When Barack Obama beat Hillary Clinton in the South Carolina primary in 2008, the crowds chanted, “Race doesn’t matter!” Seven years later, Obama was back in the state singing “Amazing Grace” after a white supremacist, Dylann Roof, walked into a church and shot nine black people dead, hoping, he had said, to ignite a race war. A few months earlier, Michael Slager, a white policeman in Charleston, fatally shot Walter Scott, a black man, in the back after he’d been stopped for having a broken taillight. Slager was recently tried before a jury of 11 whites and one African American; one white juror held out against a verdict of guilty, and a mistrial was declared.


Race does matter. For those who willfully confused the symbolic resonance of Obama’s presidency and the substantial difference it would make for African Americans, that fact was always going to be a disappointment. 


Obama’s ascent to power commenced during the most intense period of the financial crisis, coinciding in real time with a widening racial gulf, as black Americans were hit hardest by the crash. Given the moneyed interests of the Democratic Party and the congressional constraints on his presidency, Obama was unlikely ever to bridge that gulf. Sure enough, the gap between black and white, in terms of wealth, has grown wider under his tenure than it has been since 1989. While one can debate the degree to which Obama—as opposed to Congress or Wall Street—is responsible for that divide, one cannot deny the fact of it: The nation’s first black president presided over a relative decline in black living standards.


For black Americans, reveling in the spectacle of Obama’s first inauguration, 2009 heralded Dickensian days—the best of times and the worst of times.


Indeed, those who prematurely announced a post-racial America witnessed the end of Obama’s second term in a state of heightened racial consciousness. The Black Lives Matter movement has made the nation painfully aware of the lethal consequences of enduring racial inequities. Black people are not more likely to be killed by police now than they were eight years ago; it’s just that we are only now paying attention. America proved that it can elect a black head of state, but it has yet to guarantee that a black person can walk down the street without being summarily executed by the state.


Meanwhile, Donald Trump’s ascension suggests that if there ever was a post-civil-rights consensus about the nature of equality in a post-racial democracy, it was more fragile than many realized for a significant section of white America.

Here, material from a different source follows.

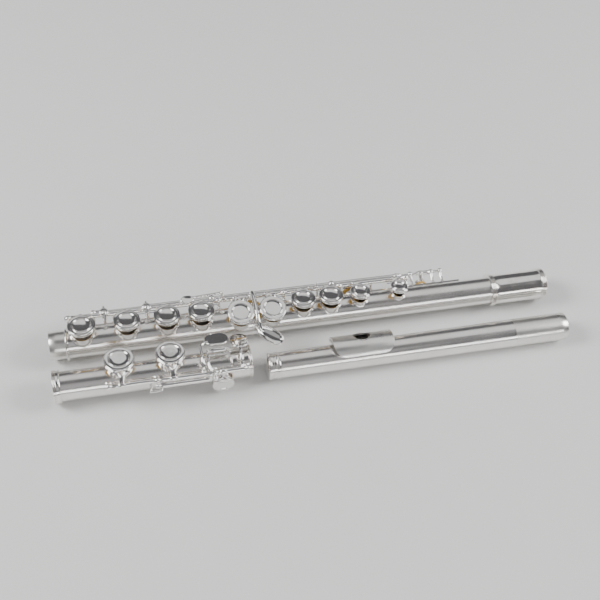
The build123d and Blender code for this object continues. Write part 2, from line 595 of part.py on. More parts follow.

Trump’s refusal to respect the etiquette of mainstream conservative racism did not simply redraw the boundaries of acceptable electoral race-baiting; it erased them. Five years after the 1964 Civil Rights Act was passed, Nixon told his chief of staff, H.R. Haldeman: “You have to face the fact that the whole problem is really the blacks. The key is to devise a system that recognizes this, while not appearing to.” Trump gave up on appearances, and it worked.